糸レビュー

Jamieson’s of ShetlandのSpindrift

先日編込みの実演写真をアップしましたが、そのときに使ったスウェーデンカラーの糸はJamieson’s of ShetlandのSpindriftという糸でした。ずいぶん前に、娘に編込みの手袋でも編もうと思って購入したのですが、他のものが編みたくなって放置(このようにして在庫糸は増えていくのですね^^;)。
チュートリアルを作り始めたときに、Holst Garnでは細くて見づらい(上に編みにくい)なと思って、引越しのダンボールから引っ張り出してきたのでした。

昔撮ったお写真を。

Peacock & Mustard

他にも“娘用”の色も買いました。

Lipstick & Orchid

これはこの間お見せしたモチーフ。

他にもいろいろと練習したのですよ^^。

この糸を編んでいて思ったのは、本当に編込み用の糸なんだなということ。
編んだものの写真を見てもらえばわかるように(クリックすると大きくなります)、ふんわりとした糸を2本撚りにしてあり、細かい繊維が出ていて、これが絡み合うのです。Holst Garnも絡む、と以前に書いたことがありますが、それよりもさらに絡みます。一度編みこむともう動きません!という感じです。裏で渡すときには、よほど間が開いていない限り交差させなくていい糸だと思います。
さてこの糸、編み心地はわりとドライで、Holst Garnがガサガサなら、パサパサ、ポソポソとしている感じ。素朴で、メリノのような心地よさはありません。
でも、編地を首の肌に当ててみると不思議なことにほとんどチクチクしないのです。これにはちょっと驚きました。

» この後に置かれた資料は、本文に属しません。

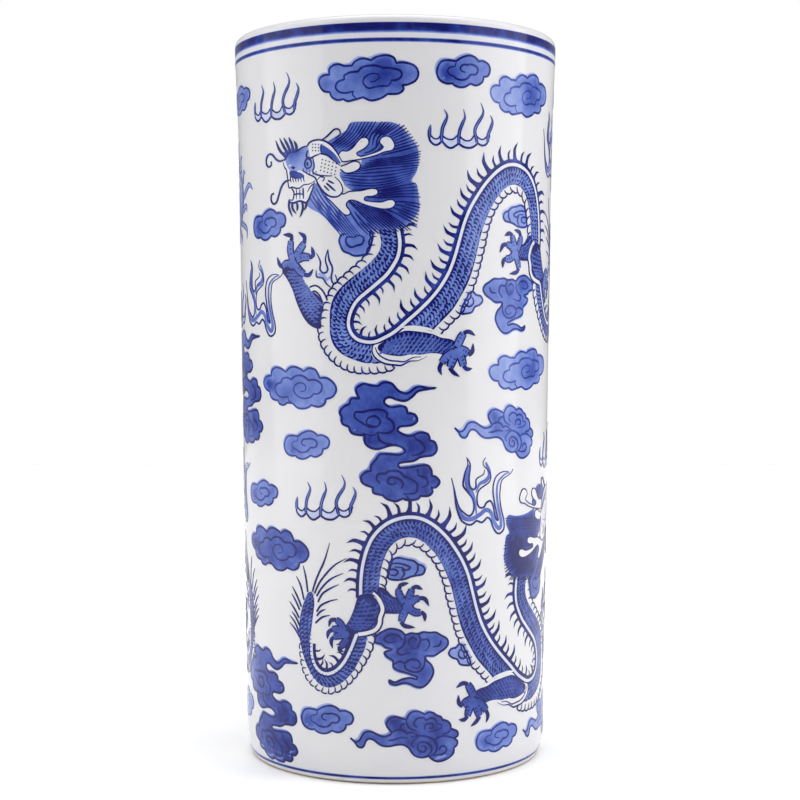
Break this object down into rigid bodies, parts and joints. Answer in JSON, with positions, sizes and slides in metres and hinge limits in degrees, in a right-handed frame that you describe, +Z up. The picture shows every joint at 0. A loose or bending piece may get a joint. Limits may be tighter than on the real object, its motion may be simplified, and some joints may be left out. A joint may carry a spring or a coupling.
{
  "type": "umbrella stand",
  "caption": "Tall tapering round porcelain jar with a flared half-round lip and a bare foot ring, open at the top to hold umbrellas and sticks.",
  "frame": {"origin": "centre of the foot ring's flat face, on the floor the stand rests on", "axes": "+Z up, along the jar's axis of revolution; -Y is the front, the side that faces the viewer"},
  "size_m": [0.2072, 0.2072, 0.46],
  "materials": {
    "clay": "fired white porcelain clay, matt where bare",
    "bare_foot": "unglazed fired clay, fine grit, slightly soiled",
    "glaze": "clear high-gloss porcelain glaze, cool white",
    "cobalt": "cobalt blue painting under clear glaze"
  },
  "bodies": {
    "root": {"porcelain_wall": "clay", "porcelain_floor": "clay", "foot_ring": "bare_foot", "outside_glaze": "glaze", "inside_glaze": "glaze", "underside_glaze": "glaze"}
  },
  "joints": []
}
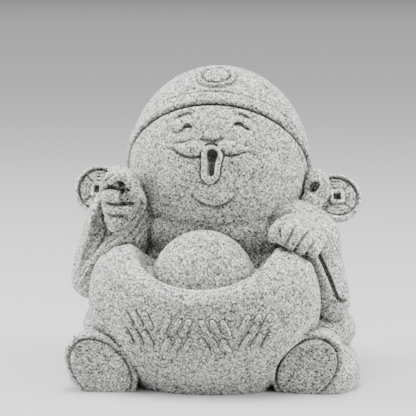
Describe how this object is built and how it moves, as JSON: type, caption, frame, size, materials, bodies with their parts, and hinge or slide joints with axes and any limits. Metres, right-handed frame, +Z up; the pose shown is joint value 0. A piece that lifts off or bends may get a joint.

実は去年、MOORITさんの『こんな糸で編んでみたい』を読んで糸についてもっと知りたいと思いに火がつき、The Fleece and Fiber Sourcebook – More Than 200 Fibers from Animal to Spun Yarn という本を誕生日にプレゼントしてもらいました。とても内容の濃い本で、羊の品種ごとにその歴史や特性、紡ぎや染色時の注意点、最適な使用法(カーペット向け、手編み向け、手編みならアウター、インナー向けかなど)などが細かく載っています。写真が多く、羊は品種ごとの写真が載っていて、見ているだけでも楽しいのですが、400ページもある本で、数ヶ月かけて読破しました(紡ぎの注意点はちょっと飛ばしたけれど)。

著者のDeborah RobsonさんとCarol Ekariusさんはスピナーの間では有名な方のよう。他にもスピナー向けにもう少しハンディーな本も出しています。この本は私にはちょっとレベルが高すぎるくらいでしたが、ウールに関しては”真打ち”と言える本だと思います。それぞれの品種のウールを集め、洗って紡いで報告しているのですよ。その調査の徹底ぶりには脱帽!です。

さて、この本にもちろんシェットランドシープのことが書いてあるのですが、巻頭の「初心者向け品種別分類」ではシェットランドウールは柔らかいウールに分類されているのです。でもSpindriftはあんまり柔らかくないんだけれどな~と思いながら編んでいたのでしたが、シェットランドシープには、繊維が細くシルキーで柔らかいウールもあれば、それよりももう少し太く粗いウールもあるそう。前者は指輪に通ってしまうくらい繊細な「リングショール」を編む糸で、柔らかい毛を産する羊の特に柔らかい首の部分を使った糸。後者は編込みをするための糸。でも全体としてはメリノに近い細さ(平均23ミクロン)なのだそうです。だからスルスルした柔らかさがなくてもチクチクしないのかなという結論に達しました。

Jamieson’s of Shetlandは、Jamieson & Smithと並ぶシェットランドのメーカー。
J & SさんはナチュラルカラーのJumper weight Supremeが有名ですが、Jamieson’sさんの同じカテゴリーのSpindriftはカラーバリエがより豊富(シェードカードをポチリそうになりましたよ^^;)。どちらも繊細なショールを編むための糸という感じではないですが、編込みでなくても素朴な糸が似合うデザインにはまた使ってみたい糸です。

なんだか糸レポなんだか本レポなんだかよくわからなくなってしまいましたが、おつき合いありがとうございました。